4. Identification and Nationality Proof:
-Documents such as a passport or visa to verify your identity and nationality.
Step-by-Step Process to Apply for DTAA Benefits
1. Determine Eligibility:
-Verify if you qualify for DTAA benefits between India and the relevant country.
-Eligibility is typically based on your tax residency status in one of the participating countries.
2. Obtain a Tax Residency Certificate (TRC):
-Request the TRC from the tax authorities in your country of residence.
-This certificate is a critical requirement to claim DTAA benefits.
3. Complete Form 10F:
-Fill out Form 10F electronically, providing details like your name, nationality, tax identification number, and residency confirmation.
4. Gather Necessary Documents:
-Compile all relevant documentation, including income statements, payment proofs, TRC, and identification.
-Ensure accuracy and completeness to avoid delays.
5. Submit Documents:
-Submit Form 10F electronically to the Indian tax authorities, along with the TRC and supporting documents.
-Double-check that all forms are correctly filled out and consistent with your TRC.
6. Monitor Application Status:
-Follow up with the Indian tax authorities to track the progress of your application.
-Be prepared to provide additional details or clarify information if requested.
Conclusion
Double Taxation Avoidance Agreements (DTAAs) are not just intricate tax arrangements but pivotal mechanisms in today’s globalized economy. They facilitate equitable taxation, foster international trade and investment, and offer clarity to individuals and businesses engaged in cross-border activities.
FAQs
1. What are the benefits of a Double Tax Avoidance Agreement?
Ans. A DTAA prevents taxpayers from being taxed on the same income in two countries. It encourages foreign investment by offering tax exemptions or reduced rates, fostering cross-border economic activity and eliminating uncertainties.
2. What is the purpose of a DTAA?
Ans. The primary goal of a DTAA is to provide clarity and fairness in taxation, promote international trade and investment, and prevent tax evasion. It ensures that taxpayers do not face double taxation on the same income in both countries.

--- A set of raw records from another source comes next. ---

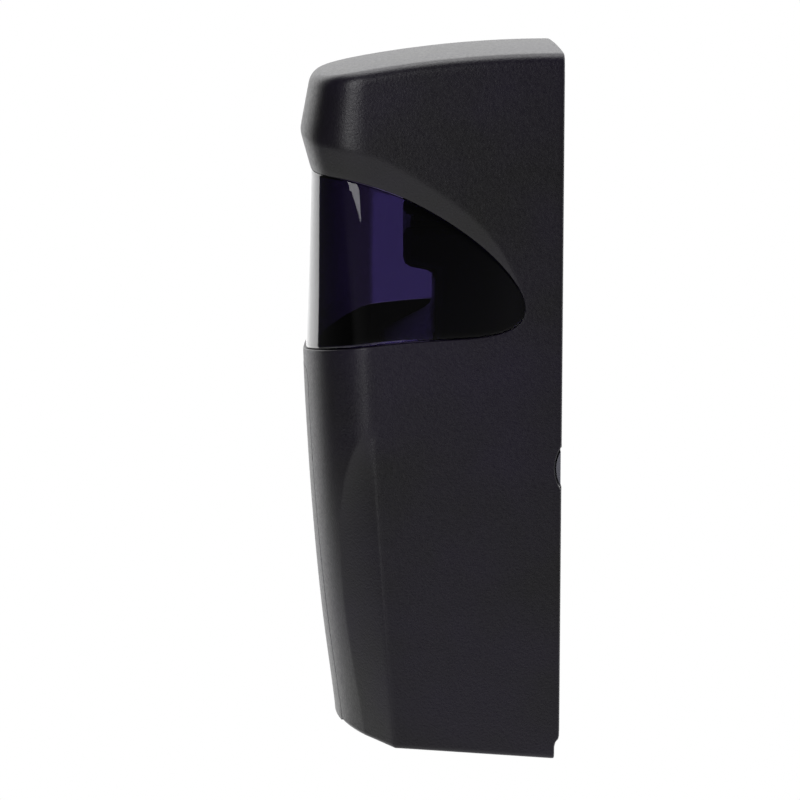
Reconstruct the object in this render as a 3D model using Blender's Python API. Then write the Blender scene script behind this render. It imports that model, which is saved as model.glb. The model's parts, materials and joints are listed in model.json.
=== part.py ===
"""Wall mounted soap dispenser: drop-down cover with a swept window, push lever, reservoir and piston pump.

Metres, +Z up. The wall is the plane Y = 0, the front faces -Y and X = 0 is the plane of symmetry.
Heights in this file are measured up from the cover's lower rear edge. The root empty then lowers
everything by ORIGIN_HEIGHT, so that the origin is on the back plate's rear face, at its middle.
"""

import math

import bmesh
import bpy
from mathutils import Matrix, Vector

MM = 0.001

# ---------------------------------------------------------------- overall size
HEIGHT = 278.0 * MM  # lower rear edge to the roof at the wall
WIDTH = 130.0 * MM
DEPTH = 102.7 * MM  # wall to the brow, the most forward line

# ---------------------------------------------------------------- clearances
GAP = 0.3 * MM  # pieces that touch or are cut by each other
PIN_GAP = 0.15 * MM  # radial, pin in its hole
LEVER_GAP = 0.6 * MM  # round the lever, in the cover's cut-out
REAR_GAP = 0.5 * MM  # the cover's rear edge stays off the wall
PLATE_GAP = 0.8 * MM  # back plate to the inside of the cover's side
OVERLAP = 1.0 * MM  # how far joined solids run into each other, and cutters past a face

# ---------------------------------------------------------------- cover
COVER_WALL = 2.4 * MM
ROOF_DROP = 8.2 * MM  # fall of the roof from the wall to ROOF_REACH in front of it
ROOF_REACH = 85.0 * MM
ROOF_CROWN = 0.8 * MM  # the roof is this much lower at its side edges
ROOF_FILLET_SIDE = 5.0 * MM
ROOF_FILLET_FRONT = 4.0 * MM
FLOOR_RISE = 5.0 * MM  # the floor rises this much from the wall to the end of the flat side
FLOOR_FILLET = 1.6 * MM
MIN_FILLET = 0.3 * MM
SHOULDER = 28.7 / 130 * WIDTH  # the flat side ends this far behind the brow
BROW_DROP = 32.3 * MM  # top of the roof to the brow, at the front
BAND = 16.0 * MM  # brow to the window's upper edge, at the front
WINDOW_HEIGHT = 74.7 * MM  # at the front
TIP_RISE = 24.4 * MM  # window's lower edge at the front to the height of its rear tip
TIP_SETBACK = 14.5 * MM  # wall to the window's rear tip
HOOD_SLOPE = 0.19  # the hood's front leans back by this share of its height
HOOD_POWER = 2.84  # exponent of the hood's plan curve; at the window's lower edge it is 2, an ellipse
FRONT_RADIUS = 99 / 130 * WIDTH  # plan radius of the lower front
FACET_TOP = 131.0 * MM  # height where the corner facet starts as a point
NOTCH_RADIUS = 14.3 * MM  # finger notch in each rear edge
NOTCH_DEPTH = 2.8 * MM
NOTCH_HEIGHT = 116.9 * MM
STEP_HEIGHT = 7.7 * MM  # the rear edge steps forward below this height
STEP_DEPTH = 2.0 * MM
FLOOR_REAR = 12.0 * MM  # the floor stops this far from the wall
LEDGE = 0.5 * MM  # strip of floor left along each side wall behind there

# ---------------------------------------------------------------- window
LENS_WALL = 2.0 * MM
LENS_SILL_DEPTH = 1.1 * MM  # lens below the cover's surface along its lower edge

# ---------------------------------------------------------------- lever
LEVER_HALF = 0.2 * WIDTH
LEVER_WALL = 2.5 * MM
LEVER_RIB = 8.5 * MM  # depth of the lever's edge ribs, its wall included
LEVER_TOP_DROP = 5.0 * MM  # cut-out's upper edge below the window
LEVER_CORNER = 6.0 * MM
LEVER_SWING = math.radians(5.5)
PIVOT_DROP = 10.5 * MM  # lever axis below the cut-out's upper edge
PIVOT_SETBACK = 10.7 * MM  # lever axis behind the brow
PIVOT_PIN_RADIUS = 1.5 * MM
PIVOT_EAR = 4.0 * MM  # radius of the lever's ears and the cover's bosses round the axis
PIVOT_BOSS = 5.4 * MM  # length of each cover boss along the axis

# ---------------------------------------------------------------- back plate
PLATE_WALL = 3.0 * MM
PLATE_BOTTOM = 11.0 * MM
PLATE_TOP_DROP = 8.0 * MM  # below the roof
FLANGE_DEPTH = 11.0 * MM  # wall to the front edge of the plate's rim
FLANGE_WALL = 2.0 * MM
PLATE_CORNER = 6.0 * MM
KEYHOLE_RADIUS = 4.2 * MM
KEYHOLE_SLOT = 2.3 * MM
KEYHOLE_RUN = 8.0 * MM
KEYHOLE_INSET = 20.0 * MM  # from the plate's side edges
KEYHOLE_RISE = 32.0 * MM  # from the plate's lower and upper edges
HINGE_SETBACK = 6.0 * MM
HINGE_HEIGHT = 4.2 * MM
HINGE_LUG = 4.0 * MM  # lug radius round the hinge axis
HINGE_LUG_WIDTH = 6.0 * MM
HINGE_PIN_RADIUS = 1.5 * MM
HINGE_SKIN = 0.6 * MM  # cover wall left outside each blind pin hole
SHELF_REACH = 30.0 * MM  # brackets under the reservoir
SHELF_NOSE = 3.0 * MM
SHELF_X = 34.0 * MM
SHELF_WIDTH = 3.0 * MM

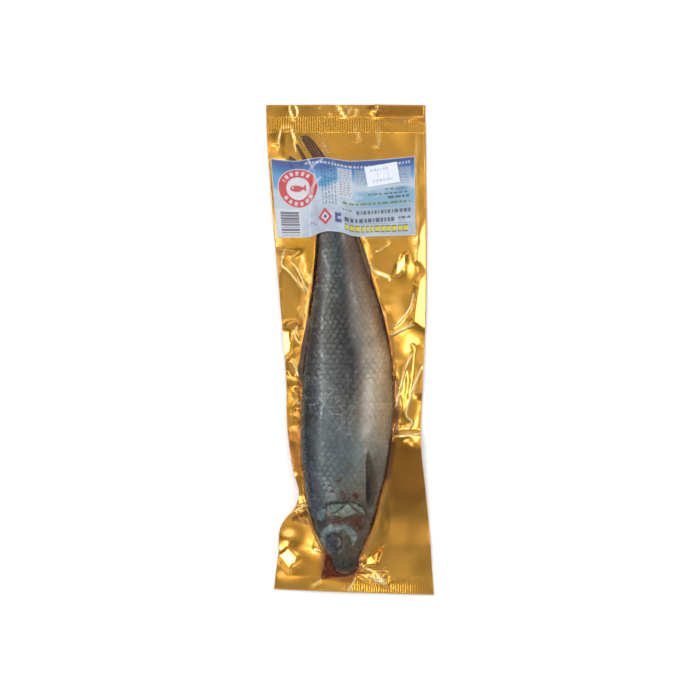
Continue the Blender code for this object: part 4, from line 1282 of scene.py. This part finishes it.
def make_lights():
    for i, (place, (wide, tall), power, reflected) in enumerate(SOFTBOXES):
        light = bpy.data.lights.new(f"softbox_{i}", "AREA")
        light.shape = "RECTANGLE"
        light.size, light.size_y = wide, tall
        light.energy = power
        lamp = bpy.data.objects.new(f"softbox_{i}", light)
        lamp.location = place
        lamp.visible_glossy = reflected
        lamp.rotation_euler = (-Vector(place)).to_track_quat("-Z", "Y").to_euler()
        bpy.context.collection.objects.link(lamp)
    bpy.context.scene.view_settings.view_transform = "Standard"


def make_world():
    """A soft dome. Its levels change with the height above the horizon, 0 to 1."""
    world = bpy.data.worlds.new("studio")
    bpy.context.scene.world = world
    world.use_nodes = True
    background = world.node_tree.nodes["Background"]
    background.inputs["Color"].default_value = (1, 1, 1, 1)
    nodes = Nodes(world.node_tree)
    height = nodes.add("SeparateXYZ", {0: nodes.add("TexCoord").outputs["Generated"]}).outputs["Z"]
    dome = nodes.faded(height, 0.89, 1.0, RING, ZENITH)
    horizon = nodes.faded(height, 0.16, 0.04, 0.0, HORIZON)
    walls = nodes.faded(height, 0.76, 0.52, 0.0, WALLS)
    strength = nodes.math("ADD", nodes.math("ADD", dome, horizon), walls)
    world.node_tree.links.new(strength, background.inputs["Strength"])


def make_camera():
    """Straight above the pouch, its length upright in the picture."""
    data = bpy.data.cameras.new("camera")
    data.sensor_width = 36
    data.lens = data.sensor_width * CAMERA_HEIGHT / VIEW_WIDTH
    camera = bpy.data.objects.new("camera", data)
    camera.location = (0, 0, CAMERA_HEIGHT)
    bpy.context.collection.objects.link(camera)
    bpy.context.scene.camera = camera


# -------- assembly


def piece(obj, material, slot, *nodes):
    """Gives a piece its material and its body, and hides the node that it stands for; slot is not used."""
    obj.data.materials.clear()
    obj.data.materials.append(material)
    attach(obj, "root")
    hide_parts(*nodes)
    return obj


def tree_of(obj):
    bpy.context.view_layer.update()
    return BVHTree.FromObject(obj, bpy.context.evaluated_depsgraph_get())


def main():
    skin_look, fin_look = finished("herring_skin", skin_shader), finished("herring_fins", fin_shader)
    brown, pale_brown = rgb(96, 56, 22), rgb(104, 76, 54)
    fish = [piece(make_skin(), skin_look, "fish_skin", "herring")]
    for name, rows, rays, thick, colour in (
        ("dorsal_fin", DORSAL, 9, 0.5, pale_brown), ("anal_fin", ANAL, 8, 0.45, pale_brown),
        ("tail_fin_back", TAIL_BACK, 3, 0.6, brown), ("tail_fin_belly", TAIL_BELLY, 4, 0.6, brown),
        ("tail_fin_ray", TAIL_RAY, 2, 0.4, brown),
    ):
        fish.append(piece(make_fin(name, rows, rays, thick, colour), fin_look, "fish_skin", "herring"))
    trees = [tree_of(obj) for obj in fish]
    foil, film = make_webs(trees)
    piece(foil, finished("gold_foil", foil_shader), "gold_foil", "backing_foil")
    piece(film, finished("clear_film", film_shader), "clear_film", "front_film")
    label_look = finished("label_print", lambda nodes: print_shader(nodes, 0.24, 0.34, 500, 0.1))
    label = piece(make_label(tree_of(film)), label_look, "label_print", "printed_label")
    paper_look = finished("sticker_paper", lambda nodes: print_shader(nodes, 0.55, 0.7, 900, 0.3))
    sticker = piece(make_sticker(tree_of(label)), paper_look, "sticker_paper", "date_sticker")
    piece(make_brine(tree_of(foil)), finished("brine", brine_shader), "brine", "brine")


make_camera()
main()
make_floor()
make_lights()
make_world()
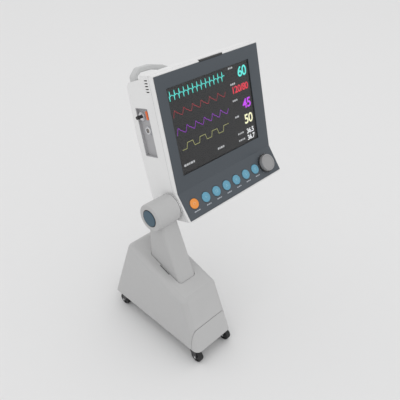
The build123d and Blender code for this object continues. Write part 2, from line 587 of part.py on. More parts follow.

3. What are the key functions of a DTAA?
Ans. -Prevents taxpayers from being taxed twice on the same income.
-Provides tax relief by reducing or exempting certain incomes from taxation.
-Mitigates tax avoidance and evasion by establishing clear tax rules.
4. What are the different types of DTAA?
Ans. -Bilateral Treaties: Agreements between two countries to provide tax relief based on mutual terms.
-Exemption Method: The income is taxed only in one country.
-Credit Method: Tax paid in one country can be credited against tax liability in another.
5. What is the tax rate under a DTAA?
Ans. DTAA rates are typically lower than domestic tax rates, offering relief to taxpayers. For example:
-Interest income: Often capped at 15% under a DTAA, compared to a domestic rate of 30%.
-Dividends, royalties, and technical service fees: Rates vary but usually range between 5% and 15% depending on the agreement.
6. How does DTAA help avoid double taxation?
Ans. DTAAs use methods like:
-Exemption Method: Income is taxed in only one country.
-Credit Method: Tax paid in one country is credited against tax liability in the other.
-These mechanisms prevent the same income from being taxed twice.
7. What are the objectives of international taxation?
Ans. -Avoiding double taxation of the same income or profits by two or more countries.
-Promoting equitable allocation of tax rights between source and residence countries.
-Preventing tax evasion and fostering global economic cooperation.
8. How does an LLC avoid double taxation?
Ans. A Limited Liability Company (LLC) avoids double taxation by being treated as a "pass-through" entity. Income earned by the LLC is taxed directly in the hands of its owners, bypassing corporate-level taxation, unlike a C corporation.
9. Why are DTAAs important for cross-border businesses?
Ans. DTAAs provide certainty and fairness in taxation, reduce tax burdens, and encourage cross-border trade and investment. They also help businesses avoid disputes arising from conflicting tax rules in different countries.